→ To be done
Print the entries below in their entirety, exactly as they are written.

→ Supplied information
* * * *
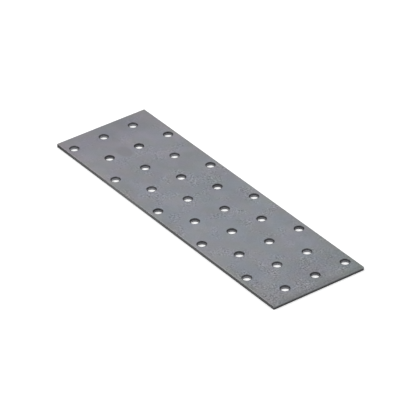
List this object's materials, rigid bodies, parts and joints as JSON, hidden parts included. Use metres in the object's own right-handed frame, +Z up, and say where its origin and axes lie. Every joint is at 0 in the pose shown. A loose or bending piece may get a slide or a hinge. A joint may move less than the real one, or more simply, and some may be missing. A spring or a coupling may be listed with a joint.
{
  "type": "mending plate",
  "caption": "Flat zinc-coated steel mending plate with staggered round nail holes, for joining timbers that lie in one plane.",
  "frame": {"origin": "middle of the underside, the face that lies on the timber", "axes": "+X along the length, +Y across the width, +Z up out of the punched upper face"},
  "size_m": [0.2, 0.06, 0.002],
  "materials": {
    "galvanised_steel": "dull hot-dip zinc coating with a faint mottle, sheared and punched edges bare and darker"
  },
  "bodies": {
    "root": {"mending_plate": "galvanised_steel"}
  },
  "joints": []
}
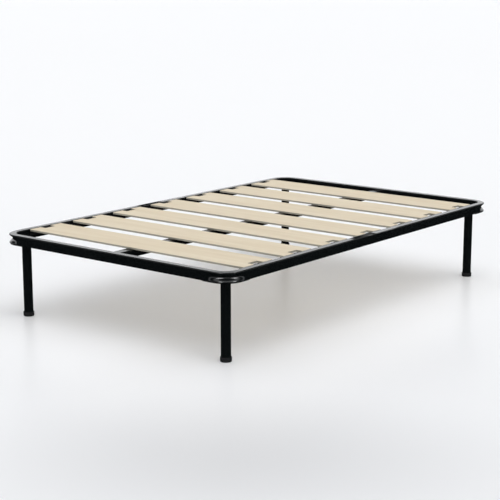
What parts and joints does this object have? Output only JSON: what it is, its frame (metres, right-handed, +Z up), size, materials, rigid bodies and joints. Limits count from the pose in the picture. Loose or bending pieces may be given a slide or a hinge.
* * * *
→ Result of this exercise
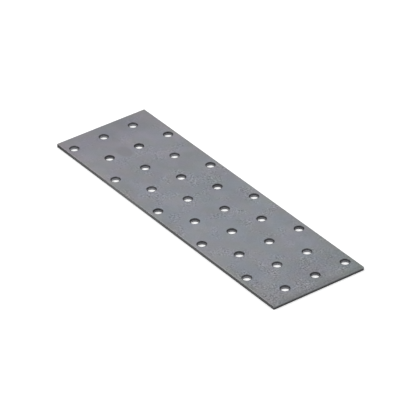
List this object's materials, rigid bodies, parts and joints as JSON, hidden parts included. Use metres in the object's own right-handed frame, +Z up, and say where its origin and axes lie. Every joint is at 0 in the pose shown. A loose or bending piece may get a slide or a hinge. A joint may move less than the real one, or more simply, and some may be missing. A spring or a coupling may be listed with a joint.
{
  "type": "mending plate",
  "caption": "Flat zinc-coated steel mending plate with staggered round nail holes, for joining timbers that lie in one plane.",
  "frame": {"origin": "middle of the underside, the face that lies on the timber", "axes": "+X along the length, +Y across the width, +Z up out of the punched upper face"},
  "size_m": [0.2, 0.06, 0.002],
  "materials": {
    "galvanised_steel": "dull hot-dip zinc coating with a faint mottle, sheared and punched edges bare and darker"
  },
  "bodies": {
    "root": {"mending_plate": "galvanised_steel"}
  },
  "joints": []
}
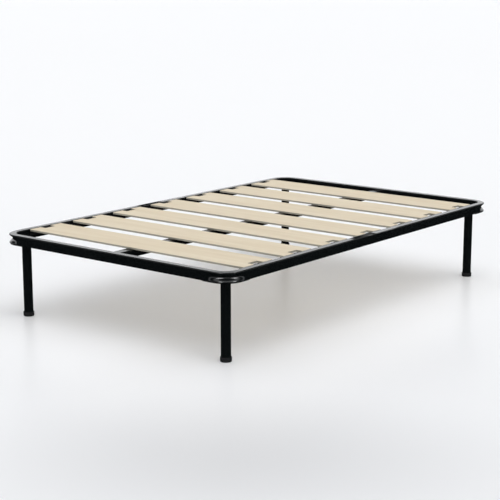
What parts and joints does this object have? Output only JSON: what it is, its frame (metres, right-handed, +Z up), size, materials, rigid bodies and joints. Limits count from the pose in the picture. Loose or bending pieces may be given a slide or a hinge.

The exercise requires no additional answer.